Nicaragua is where the momentum lives. Its volcanic soils — Estelí for power, Jalapa for sweetness — give blenders the widest strength palette in the industry, and the top houses turn out full-flavored cigars with construction Cuban factories rarely match. If your taste runs to espresso, pepper, and cigars that push back, Nicaragua is not a Cuban substitute; it is the destination.
The Dominican Republic is the master-blender's country. With Cuban exile knowledge as its foundation, it built the most sophisticated blending culture in the world — freely combining Dominican, African, Ecuadorian, and Connecticut leaf into cigars of surgical smoothness and unmatched batch-to-batch consistency. The knock, 'Dominicans are boring', is really a compliment misread: they are engineered not to surprise you.
Both countries also win on simple economics: no embargo premium, no counterfeit anxiety, and honest cigars at every price from $5 to super-premium. The blind-tasting record backs them up — origin snobbery does not survive contact with an unbanded Padrón.
Are Nicaraguan cigars better than Cuban cigars?
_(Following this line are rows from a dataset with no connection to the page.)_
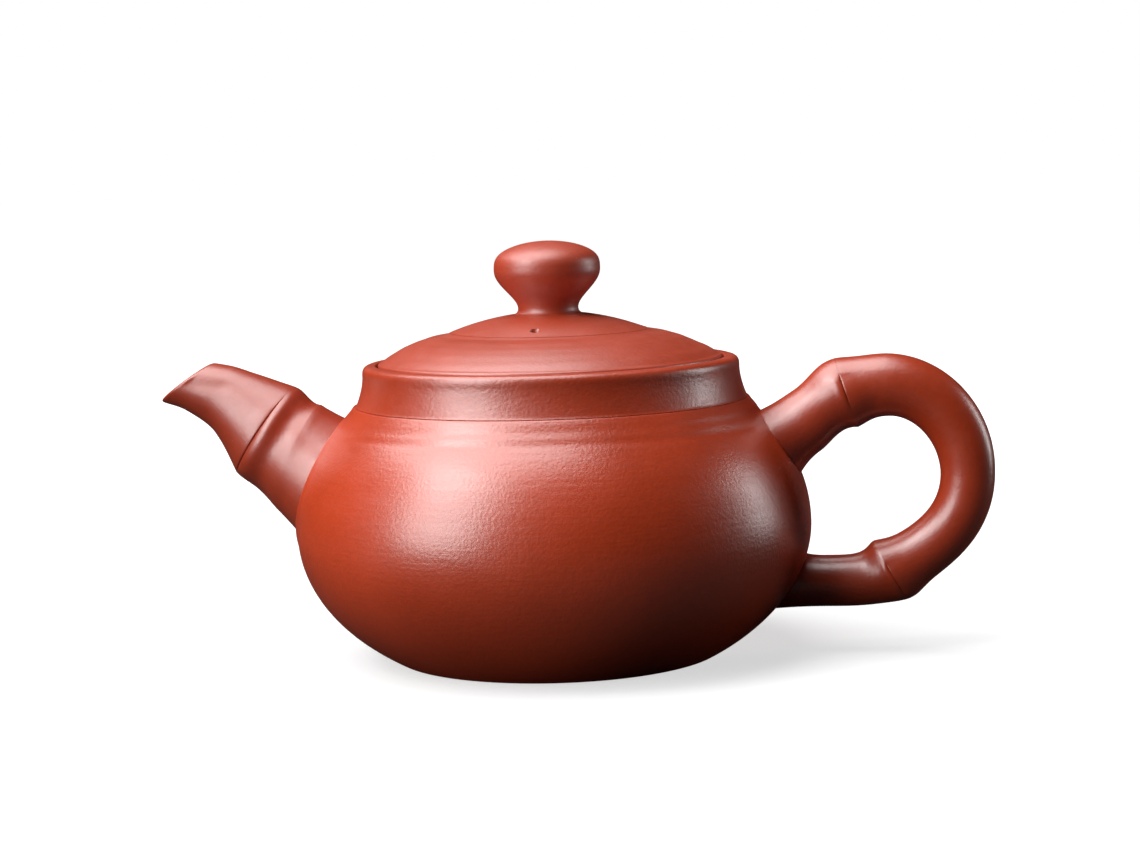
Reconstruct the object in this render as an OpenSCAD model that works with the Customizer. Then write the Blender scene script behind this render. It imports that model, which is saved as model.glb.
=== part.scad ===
// A round Yixing clay teapot with a bamboo-jointed spout and handle, in millimetres.
// +Z is up, the origin is the middle of the flat base, the handle is at +X and the spout at -X.
// Every piece is a length of clay that is formed by itself and luted to its neighbours.

/* [Belly] */
// Largest outside radius of the belly
belly_r = 47.7; // [44:0.1:52]
// Height of the widest ring above the table
belly_z = 24; // [21:0.5:27]
// Radius of the flat base
base_r = 30; // [26:0.5:33]
// Height of the place where the belly's round part ends, above the table
shoulder_z = 43; // [41:0.5:45]
// Thickness of the belly wall
wall = 3; // [2:0.1:4]
// Thickness of the slab that closes the bottom
floor_t = 3.5; // [2.5:0.1:5]
// Width of the wall's foot outside the bottom slab
floor_seam = 2.6; // [2:0.1:4]

/* [Neck] */
// Height of the crease between belly and neck above the table
crease_z = 47.5; // [46.5:0.1:48.5]
// Outside radius of the neck below the rim
neck_r = 34.95; // [34:0.05:38]
// How far the neck's foot flares out
neck_flare = 1.35; // [0.5:0.05:1.5]
// How far the shoulder's upper edge stands out of the neck's foot
shoulder_step = 0.4; // [0.1:0.05:0.8]
// How much wider the straight slope gets from that edge down to the round shoulder
shoulder_run = 3.2; // [2:0.1:4]
// Height of the neck from the crease to the rim
neck_h = 7.5; // [6.5:0.1:9]
// Height over which it flares out
neck_flare_h = 5.5; // [3:0.5:6]
// Width of the rim's flat top
rim_w = 2.65; // [2.2:0.05:3]
// Rounding of the rim's outer edge
rim_round = 1.1; // [0.4:0.1:1.2]
// Width of the ledge that carries the lid
ledge_w = 3.6; // [3:0.1:5]
// Thickness of the ledge
ledge_t = 3; // [2:0.1:4]

/* [Lid] */
// Running play round the lid and round its flange
lid_play = 0.4; // [0.2:0.05:0.6]
// Gap between the lid's underside and the ledge
seat_gap = 0.03; // [0.02:0.01:0.1]
// Thickness of the lid at its edge
lid_edge_t = 2.85; // [2.3:0.05:3.5]
// Rounding of the lid's upper edge
lid_edge_round = 0.5; // [0.2:0.1:0.8]
// Height of the lid's dome above its edge
lid_rise = 7.3; // [5:0.1:9]
// How far the dome's ellipse would run on past the lid's edge
lid_run_out = 1.9; // [1:0.1:4]
// Thickness of the domed part of the lid
lid_t = 2.8; // [2:0.1:3.5]
// Depth of the flange below the ledge's top
flange_h = 7; // [5:0.5:9]
// Wall thickness of the flange
flange_w = 2.5; // [2:0.1:3.5]
// Radius of the raised crown
crown_r = 18.3; // [16:0.1:20]
// Height of the crown in the middle
crown_h = 1.7; // [1:0.1:2.5]
// Height of the step at the crown's edge
crown_edge = 0.15; // [0.1:0.05:0.4]
// Radius of the air hole
vent_r = 0.85; // [0.5:0.05:1.2]
// Distance of the air hole's middle inside the crown's edge
vent_inset = 2.6; // [1.5:0.1:5]
// Direction of the air hole, from +X towards +Y
vent_dir = -91; // [-180:1:180]

/* [Knob] */
// Largest radius of the knob
knob_r = 10.15; // [9:0.05:12]
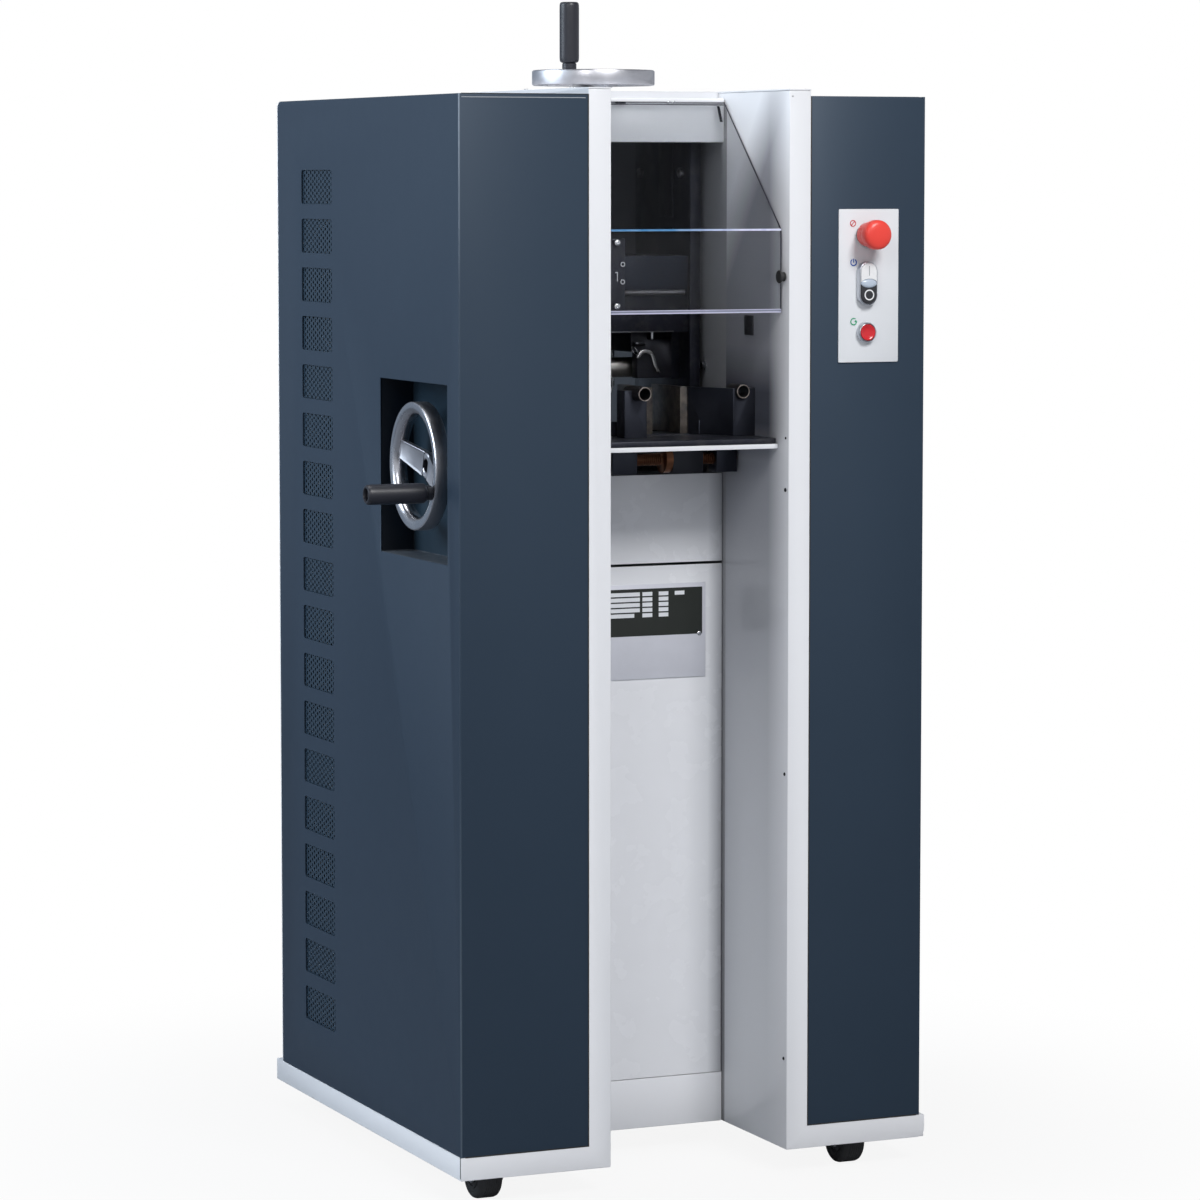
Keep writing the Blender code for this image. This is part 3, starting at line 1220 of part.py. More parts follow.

At the top end it is a genuine argument, not a blowout either way. Nicaragua's best (Padrón anniversaries, My Father) beat average Habanos on construction and match them on flavor depth, but nothing Nicaraguan replicates the Cuban twang. Best answer: Nicaraguans are better at strength and consistency; Cubans remain singular in aroma and character.
Are Dominican cigars as good as Cuban cigars?
Different scale entirely. Dominicans are smoother, milder on average, and far more consistent; Cubans are more aromatic and distinctive, less predictable. A Fuente Don Carlos or Davidoff holds its own in any company. If you value polish over character, the Dominican is not 'as good as' the Cuban — it is better for you.